У фестиваля была и локальная программа, куда вошли проекты российских авторов. В Новом пространстве Театра наций показали серию из четырех мультижанровых перформансов. В электротеатре «Станиславский» – видеоинсталляцию Бориса Юхананова и Елены Коптяевой «Тающий апокалипсис». В Центре Мейерхольда – «Красную Шапочку» Алексея Смирнова в редком жанре инструментального театра. В Боярских палатах СТД – псевдодокументальную бродилку «Музей инопланетного вторжения». На территории хлебозавода № 9 – экспериментальную оперу «Евангелие» в постановке Василия Березина. А в театре «Практика» – спектакль Кирилла Вытоптова Oil, рассказывавший разом об истории нефтяной промышленности и эволюции мирового театра.

Размышляя о цивилизации, которая мечтает о космосе, но в то же время прикована к земле, Папа-иоанну то и дело сравнивает людей с растениями (в памяти всплывает Блез Паскаль, назвавший человека «мыслящим тростником»): у кого-то на голове красуется комнатный цветок, кому-то, чтобы сделать шаг, нужно выдернуть из почвы ногу с корнем, а кто-то, наоборот, медленно стекает под сцену, как бы врастая в землю. Обнаженное мужское тело в таком контексте вызывает мифологические ассоциации с плодородием, недаром самый откровенный эпизод – своеобразный танец фаллосов – следует сразу после засеивания сцены колосьями-стрелами.
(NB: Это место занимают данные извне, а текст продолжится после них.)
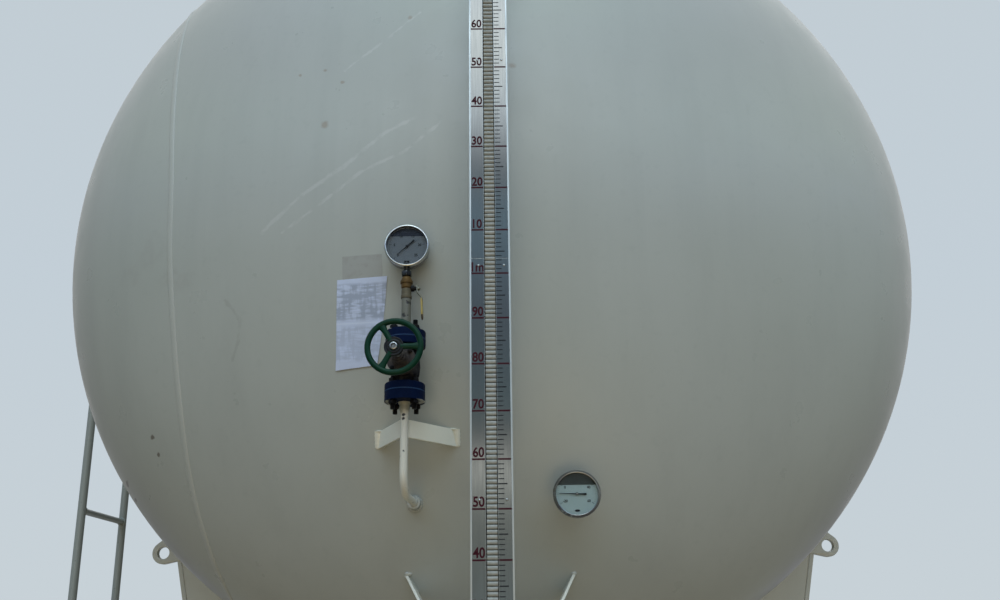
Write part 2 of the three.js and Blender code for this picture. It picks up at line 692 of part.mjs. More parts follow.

Правда, местная земля не слишком похожа на землю, скорее на асфальт: Папаиоанну-сценограф поставил артистов на выразительный наклонный пол, выстланный листами фанеры – черными с лицевой стороны и бледно-желтыми с обратной. Трансформация пространства едва ли не самая изобретательная часть этого спектакля, и без того богатого на визуальные аттракционы: из гибких листов фанеры можно собрать задник, их можно переворачивать, меняя цветовую гамму сцены, из них можно соорудить подобие ковровой дорожки или спрятать под ними люк, который обнаружится в самый неожиданный момент. В итоге главным достоинством «Великого укротителя» становится перфекционизм, с которым хореограф представляет каждую визуальную находку.